Given request - Starting at the line that contains "save(terminal_screw(-turn * 36.3, turn", copy every line down to the line that contains "before = set(bpy.data.objects)", inclusive, exactly as it stands. Omit all other lines.
===== Entries provided =====
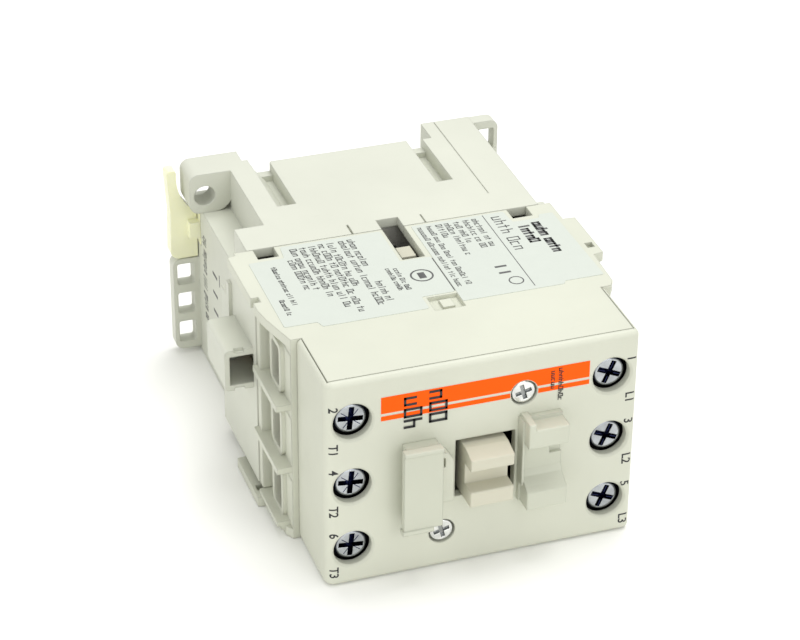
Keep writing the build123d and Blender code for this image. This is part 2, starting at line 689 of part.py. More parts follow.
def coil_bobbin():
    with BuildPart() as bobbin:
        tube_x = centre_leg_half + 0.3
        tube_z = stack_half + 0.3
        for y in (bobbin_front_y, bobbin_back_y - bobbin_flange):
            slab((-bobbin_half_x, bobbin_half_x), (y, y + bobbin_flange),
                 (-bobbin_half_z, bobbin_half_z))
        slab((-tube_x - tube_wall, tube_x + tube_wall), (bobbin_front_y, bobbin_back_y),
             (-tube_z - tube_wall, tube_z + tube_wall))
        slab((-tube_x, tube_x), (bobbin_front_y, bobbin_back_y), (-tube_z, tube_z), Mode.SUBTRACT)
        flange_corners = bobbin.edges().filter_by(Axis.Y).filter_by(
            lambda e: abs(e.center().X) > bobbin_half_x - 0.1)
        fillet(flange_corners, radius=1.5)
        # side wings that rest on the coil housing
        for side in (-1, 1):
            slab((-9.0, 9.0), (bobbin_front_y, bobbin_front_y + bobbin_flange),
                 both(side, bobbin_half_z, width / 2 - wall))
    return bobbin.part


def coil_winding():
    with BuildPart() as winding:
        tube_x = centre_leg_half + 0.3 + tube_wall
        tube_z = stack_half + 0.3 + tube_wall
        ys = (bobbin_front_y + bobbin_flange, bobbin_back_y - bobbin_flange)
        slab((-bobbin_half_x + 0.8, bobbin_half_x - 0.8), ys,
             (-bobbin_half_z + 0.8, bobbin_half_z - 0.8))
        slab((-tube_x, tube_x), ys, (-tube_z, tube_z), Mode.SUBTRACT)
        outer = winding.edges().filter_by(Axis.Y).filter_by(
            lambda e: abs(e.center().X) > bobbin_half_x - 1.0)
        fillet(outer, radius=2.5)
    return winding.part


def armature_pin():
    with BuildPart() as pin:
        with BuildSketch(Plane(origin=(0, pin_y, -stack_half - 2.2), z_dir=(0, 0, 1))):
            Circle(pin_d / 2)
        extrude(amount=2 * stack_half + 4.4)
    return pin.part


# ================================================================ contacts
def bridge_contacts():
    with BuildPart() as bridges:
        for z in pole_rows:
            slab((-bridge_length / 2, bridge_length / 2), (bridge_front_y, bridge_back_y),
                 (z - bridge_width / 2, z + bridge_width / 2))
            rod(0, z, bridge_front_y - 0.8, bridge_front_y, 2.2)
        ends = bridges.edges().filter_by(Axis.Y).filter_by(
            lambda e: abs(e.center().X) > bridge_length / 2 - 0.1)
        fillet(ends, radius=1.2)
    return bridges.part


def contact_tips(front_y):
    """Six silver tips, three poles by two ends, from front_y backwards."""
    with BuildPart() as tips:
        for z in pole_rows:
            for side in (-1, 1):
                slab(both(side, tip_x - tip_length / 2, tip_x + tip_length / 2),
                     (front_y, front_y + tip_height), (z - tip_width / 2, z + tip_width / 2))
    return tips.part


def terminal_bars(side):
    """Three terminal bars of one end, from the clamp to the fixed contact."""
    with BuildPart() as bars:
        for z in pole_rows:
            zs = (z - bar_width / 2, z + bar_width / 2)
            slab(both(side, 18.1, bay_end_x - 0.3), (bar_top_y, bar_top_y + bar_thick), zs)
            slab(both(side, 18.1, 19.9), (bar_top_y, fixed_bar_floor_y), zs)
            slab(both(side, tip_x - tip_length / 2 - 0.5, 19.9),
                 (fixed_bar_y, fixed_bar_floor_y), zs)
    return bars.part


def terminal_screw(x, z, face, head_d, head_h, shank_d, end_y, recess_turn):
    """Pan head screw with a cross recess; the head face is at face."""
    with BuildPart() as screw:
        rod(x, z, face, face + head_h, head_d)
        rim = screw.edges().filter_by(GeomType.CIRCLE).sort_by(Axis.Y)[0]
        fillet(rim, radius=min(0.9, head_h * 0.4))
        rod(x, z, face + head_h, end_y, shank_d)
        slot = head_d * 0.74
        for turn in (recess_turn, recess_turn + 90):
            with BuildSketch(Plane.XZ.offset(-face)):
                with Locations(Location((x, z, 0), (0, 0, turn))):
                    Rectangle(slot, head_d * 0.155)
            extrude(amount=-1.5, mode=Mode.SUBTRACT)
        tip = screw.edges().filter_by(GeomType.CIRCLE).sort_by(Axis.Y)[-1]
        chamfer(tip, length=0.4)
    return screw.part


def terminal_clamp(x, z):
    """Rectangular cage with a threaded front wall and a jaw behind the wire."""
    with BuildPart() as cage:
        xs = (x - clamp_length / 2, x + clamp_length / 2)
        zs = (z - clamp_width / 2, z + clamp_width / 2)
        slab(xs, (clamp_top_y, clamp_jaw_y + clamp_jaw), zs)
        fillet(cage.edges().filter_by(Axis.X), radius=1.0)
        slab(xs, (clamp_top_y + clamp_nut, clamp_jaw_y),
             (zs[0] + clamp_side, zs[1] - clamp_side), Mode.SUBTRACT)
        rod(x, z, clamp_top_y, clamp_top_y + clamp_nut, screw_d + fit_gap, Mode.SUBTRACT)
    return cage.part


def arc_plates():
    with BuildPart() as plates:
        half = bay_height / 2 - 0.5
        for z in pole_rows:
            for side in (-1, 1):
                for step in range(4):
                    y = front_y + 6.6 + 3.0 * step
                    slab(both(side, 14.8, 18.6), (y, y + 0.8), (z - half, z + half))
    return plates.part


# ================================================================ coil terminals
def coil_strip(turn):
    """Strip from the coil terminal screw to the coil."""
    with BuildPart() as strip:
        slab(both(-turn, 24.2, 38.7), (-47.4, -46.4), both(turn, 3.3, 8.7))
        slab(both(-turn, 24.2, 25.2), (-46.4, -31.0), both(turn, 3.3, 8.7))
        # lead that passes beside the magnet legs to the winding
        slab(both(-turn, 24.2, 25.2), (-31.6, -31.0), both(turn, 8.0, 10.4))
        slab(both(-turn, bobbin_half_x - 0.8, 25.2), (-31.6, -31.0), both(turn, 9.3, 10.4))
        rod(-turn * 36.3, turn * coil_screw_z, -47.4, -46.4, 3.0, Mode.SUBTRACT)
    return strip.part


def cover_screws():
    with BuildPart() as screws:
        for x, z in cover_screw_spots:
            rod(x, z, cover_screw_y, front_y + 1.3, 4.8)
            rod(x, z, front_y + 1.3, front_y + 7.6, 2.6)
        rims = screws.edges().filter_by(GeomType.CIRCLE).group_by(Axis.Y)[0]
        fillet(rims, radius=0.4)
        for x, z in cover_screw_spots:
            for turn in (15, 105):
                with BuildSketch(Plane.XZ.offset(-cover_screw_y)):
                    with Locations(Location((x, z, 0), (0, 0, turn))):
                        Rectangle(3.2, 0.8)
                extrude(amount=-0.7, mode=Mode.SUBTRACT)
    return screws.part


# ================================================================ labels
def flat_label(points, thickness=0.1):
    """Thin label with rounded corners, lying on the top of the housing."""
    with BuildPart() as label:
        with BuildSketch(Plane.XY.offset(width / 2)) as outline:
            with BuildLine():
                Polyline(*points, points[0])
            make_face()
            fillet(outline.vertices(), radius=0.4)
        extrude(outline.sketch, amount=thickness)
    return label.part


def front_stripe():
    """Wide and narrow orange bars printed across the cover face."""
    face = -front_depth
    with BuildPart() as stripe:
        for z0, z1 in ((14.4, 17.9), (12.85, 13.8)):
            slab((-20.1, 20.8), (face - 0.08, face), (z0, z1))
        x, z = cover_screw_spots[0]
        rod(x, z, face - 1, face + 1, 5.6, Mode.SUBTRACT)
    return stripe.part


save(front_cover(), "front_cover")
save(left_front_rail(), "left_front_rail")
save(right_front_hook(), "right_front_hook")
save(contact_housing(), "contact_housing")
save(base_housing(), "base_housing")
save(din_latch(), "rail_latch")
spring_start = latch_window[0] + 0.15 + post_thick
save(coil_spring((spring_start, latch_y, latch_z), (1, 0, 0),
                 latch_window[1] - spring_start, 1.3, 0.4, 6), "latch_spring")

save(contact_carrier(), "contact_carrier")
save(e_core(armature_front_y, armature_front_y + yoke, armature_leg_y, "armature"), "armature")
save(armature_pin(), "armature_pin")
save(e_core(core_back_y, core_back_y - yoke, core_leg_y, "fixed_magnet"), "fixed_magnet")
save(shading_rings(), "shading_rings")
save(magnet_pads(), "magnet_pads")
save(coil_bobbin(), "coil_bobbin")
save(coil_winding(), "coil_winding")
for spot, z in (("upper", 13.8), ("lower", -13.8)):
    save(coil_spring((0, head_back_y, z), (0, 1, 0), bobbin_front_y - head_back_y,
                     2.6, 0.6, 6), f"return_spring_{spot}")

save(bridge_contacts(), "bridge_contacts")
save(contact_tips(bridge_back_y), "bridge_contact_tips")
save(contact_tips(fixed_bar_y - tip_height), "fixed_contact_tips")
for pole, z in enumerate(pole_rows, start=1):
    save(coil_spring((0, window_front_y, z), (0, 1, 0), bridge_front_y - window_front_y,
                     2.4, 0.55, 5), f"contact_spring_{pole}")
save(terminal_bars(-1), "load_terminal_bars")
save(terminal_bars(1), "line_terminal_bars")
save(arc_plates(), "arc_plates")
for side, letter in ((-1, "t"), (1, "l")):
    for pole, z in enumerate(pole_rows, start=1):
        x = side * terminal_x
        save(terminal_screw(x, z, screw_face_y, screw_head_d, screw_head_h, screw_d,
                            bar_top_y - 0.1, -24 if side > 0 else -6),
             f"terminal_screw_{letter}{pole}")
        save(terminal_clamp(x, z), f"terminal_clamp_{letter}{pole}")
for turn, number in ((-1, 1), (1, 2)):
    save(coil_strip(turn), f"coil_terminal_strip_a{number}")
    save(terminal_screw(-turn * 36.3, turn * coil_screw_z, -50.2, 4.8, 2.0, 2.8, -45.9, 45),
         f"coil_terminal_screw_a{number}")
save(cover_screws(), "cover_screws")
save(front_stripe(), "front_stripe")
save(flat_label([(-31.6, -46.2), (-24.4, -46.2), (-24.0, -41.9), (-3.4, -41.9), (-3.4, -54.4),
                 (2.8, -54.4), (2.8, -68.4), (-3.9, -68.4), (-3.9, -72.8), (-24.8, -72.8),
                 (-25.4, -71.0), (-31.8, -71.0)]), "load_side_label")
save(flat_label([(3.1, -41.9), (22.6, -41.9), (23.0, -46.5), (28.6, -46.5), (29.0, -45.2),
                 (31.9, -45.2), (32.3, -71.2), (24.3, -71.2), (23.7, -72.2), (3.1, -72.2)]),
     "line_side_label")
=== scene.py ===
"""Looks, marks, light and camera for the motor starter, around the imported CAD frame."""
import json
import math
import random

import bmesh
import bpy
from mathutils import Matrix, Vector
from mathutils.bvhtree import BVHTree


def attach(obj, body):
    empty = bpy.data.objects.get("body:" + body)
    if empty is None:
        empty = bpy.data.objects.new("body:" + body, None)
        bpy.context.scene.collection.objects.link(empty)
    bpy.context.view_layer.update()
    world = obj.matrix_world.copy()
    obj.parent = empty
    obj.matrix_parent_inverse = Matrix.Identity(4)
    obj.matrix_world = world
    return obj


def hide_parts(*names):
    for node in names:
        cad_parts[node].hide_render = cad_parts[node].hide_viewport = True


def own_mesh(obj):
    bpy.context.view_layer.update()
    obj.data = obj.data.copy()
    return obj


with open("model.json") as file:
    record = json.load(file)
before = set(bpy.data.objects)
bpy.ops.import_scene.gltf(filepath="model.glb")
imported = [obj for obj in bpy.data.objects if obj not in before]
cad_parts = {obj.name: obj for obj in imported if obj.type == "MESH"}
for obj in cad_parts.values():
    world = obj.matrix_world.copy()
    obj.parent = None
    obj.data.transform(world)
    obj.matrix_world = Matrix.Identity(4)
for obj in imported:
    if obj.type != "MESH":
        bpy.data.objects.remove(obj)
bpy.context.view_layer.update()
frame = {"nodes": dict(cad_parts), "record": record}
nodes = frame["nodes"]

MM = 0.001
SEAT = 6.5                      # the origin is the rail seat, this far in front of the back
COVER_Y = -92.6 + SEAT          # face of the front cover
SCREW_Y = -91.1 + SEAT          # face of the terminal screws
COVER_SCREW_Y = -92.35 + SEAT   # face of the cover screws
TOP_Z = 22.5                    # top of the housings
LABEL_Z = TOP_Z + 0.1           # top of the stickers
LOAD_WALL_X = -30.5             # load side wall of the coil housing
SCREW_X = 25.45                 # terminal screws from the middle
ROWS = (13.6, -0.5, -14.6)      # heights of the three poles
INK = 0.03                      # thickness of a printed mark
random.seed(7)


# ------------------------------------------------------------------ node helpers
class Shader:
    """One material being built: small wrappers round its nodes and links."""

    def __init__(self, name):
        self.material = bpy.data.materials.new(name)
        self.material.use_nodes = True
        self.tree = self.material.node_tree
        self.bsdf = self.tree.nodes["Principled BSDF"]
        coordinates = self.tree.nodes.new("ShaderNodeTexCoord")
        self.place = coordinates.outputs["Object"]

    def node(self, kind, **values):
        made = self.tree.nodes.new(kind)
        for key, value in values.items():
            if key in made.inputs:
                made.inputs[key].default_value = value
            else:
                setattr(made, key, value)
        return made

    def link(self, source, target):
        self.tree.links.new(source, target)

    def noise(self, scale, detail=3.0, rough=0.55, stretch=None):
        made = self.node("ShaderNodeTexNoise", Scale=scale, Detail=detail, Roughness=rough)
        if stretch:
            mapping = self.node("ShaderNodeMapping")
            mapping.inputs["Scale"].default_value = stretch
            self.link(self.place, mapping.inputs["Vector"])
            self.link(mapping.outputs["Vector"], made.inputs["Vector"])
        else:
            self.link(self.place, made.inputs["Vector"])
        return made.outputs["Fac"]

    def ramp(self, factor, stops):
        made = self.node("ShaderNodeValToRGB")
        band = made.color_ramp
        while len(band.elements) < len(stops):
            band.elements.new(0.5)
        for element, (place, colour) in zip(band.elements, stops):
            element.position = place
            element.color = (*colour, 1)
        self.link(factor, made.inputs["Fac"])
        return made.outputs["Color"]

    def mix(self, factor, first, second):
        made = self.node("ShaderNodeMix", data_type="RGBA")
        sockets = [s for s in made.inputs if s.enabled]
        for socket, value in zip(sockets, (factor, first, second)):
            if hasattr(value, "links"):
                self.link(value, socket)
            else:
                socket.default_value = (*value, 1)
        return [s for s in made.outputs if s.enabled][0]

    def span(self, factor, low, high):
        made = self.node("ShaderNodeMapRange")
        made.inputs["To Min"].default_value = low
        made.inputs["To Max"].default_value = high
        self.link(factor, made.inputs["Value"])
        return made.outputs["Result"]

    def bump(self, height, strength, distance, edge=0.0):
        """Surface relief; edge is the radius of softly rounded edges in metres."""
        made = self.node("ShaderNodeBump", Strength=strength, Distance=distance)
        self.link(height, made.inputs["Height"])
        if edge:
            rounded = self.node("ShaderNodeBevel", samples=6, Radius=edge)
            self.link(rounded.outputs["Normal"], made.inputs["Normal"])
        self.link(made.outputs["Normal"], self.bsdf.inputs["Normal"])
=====
===== Entries provided =====
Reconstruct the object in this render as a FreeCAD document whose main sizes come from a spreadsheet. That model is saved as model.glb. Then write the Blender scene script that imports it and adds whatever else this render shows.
=====
Exercise solution -
    save(terminal_screw(-turn * 36.3, turn * coil_screw_z, -50.2, 4.8, 2.0, 2.8, -45.9, 45),
         f"coil_terminal_screw_a{number}")
save(cover_screws(), "cover_screws")
save(front_stripe(), "front_stripe")
save(flat_label([(-31.6, -46.2), (-24.4, -46.2), (-24.0, -41.9), (-3.4, -41.9), (-3.4, -54.4),
                 (2.8, -54.4), (2.8, -68.4), (-3.9, -68.4), (-3.9, -72.8), (-24.8, -72.8),
                 (-25.4, -71.0), (-31.8, -71.0)]), "load_side_label")
save(flat_label([(3.1, -41.9), (22.6, -41.9), (23.0, -46.5), (28.6, -46.5), (29.0, -45.2),
                 (31.9, -45.2), (32.3, -71.2), (24.3, -71.2), (23.7, -72.2), (3.1, -72.2)]),
     "line_side_label")
=== scene.py ===
"""Looks, marks, light and camera for the motor starter, around the imported CAD frame."""
import json
import math
import random

import bmesh
import bpy
from mathutils import Matrix, Vector
from mathutils.bvhtree import BVHTree


def attach(obj, body):
    empty = bpy.data.objects.get("body:" + body)
    if empty is None:
        empty = bpy.data.objects.new("body:" + body, None)
        bpy.context.scene.collection.objects.link(empty)
    bpy.context.view_layer.update()
    world = obj.matrix_world.copy()
    obj.parent = empty
    obj.matrix_parent_inverse = Matrix.Identity(4)
    obj.matrix_world = world
    return obj


def hide_parts(*names):
    for node in names:
        cad_parts[node].hide_render = cad_parts[node].hide_viewport = True


def own_mesh(obj):
    bpy.context.view_layer.update()
    obj.data = obj.data.copy()
    return obj


with open("model.json") as file:
    record = json.load(file)
before = set(bpy.data.objects)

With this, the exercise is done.